I was about to go back and look for him in the rope lines when somebody said he was probably with the admiral. That made sense to me. The admiral left us right after the first attack, and I hadn’t seen my friend since I volunteered for the work party on the flight deck. I wouldn’t be surprised if the admiral did take Siwash with him when he got off the Yorktown. I was just sorry I never got to say goodbye.
So I stayed where I was, along with about 50 other sailors. There was an officer on the fantail, dividing us into groups of about 15. When the first group stepped up to the edge, I heard him shout: “Stay together! Swim as far away from the ship as you can!”
I don’t know what time that was. It must have been midafternoon, because when it was my group’s turn, I looked down at the ocean and saw rainbows. The sun was shining on the water, making rainbows on the oil leaking from the stern. The men on either side of me were jumping, and the officer was yelling at me, “Go! Go now!” I could feel the next group of guys crowding behind me, pressing against my back.

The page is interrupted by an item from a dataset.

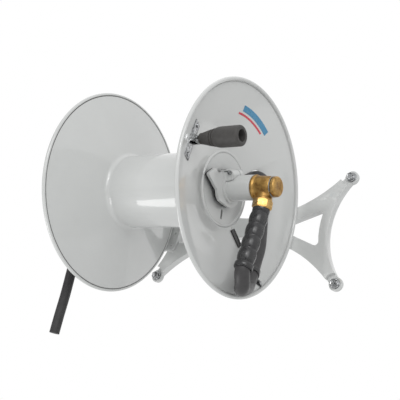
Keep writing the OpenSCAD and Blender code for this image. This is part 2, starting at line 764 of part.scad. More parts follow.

It was too late to change my mind. I took a deep breath and jumped into the rainbows.
I swam until I was out of breath, and then I turned over on my back and paddled some more that way. When I took my first look back at the Yorktown, I was nearly a hundred yards away. I thought the ship was lower in the water than before, and I was sure it would sink in the next few minutes. I was not at all sure that I was far enough away to escape the whirlpool, but I was too tired to swim another stroke. There were dozens of men floating in the water around me. I don’t think any of us believed we were going to live another day until we saw the destroyers approaching.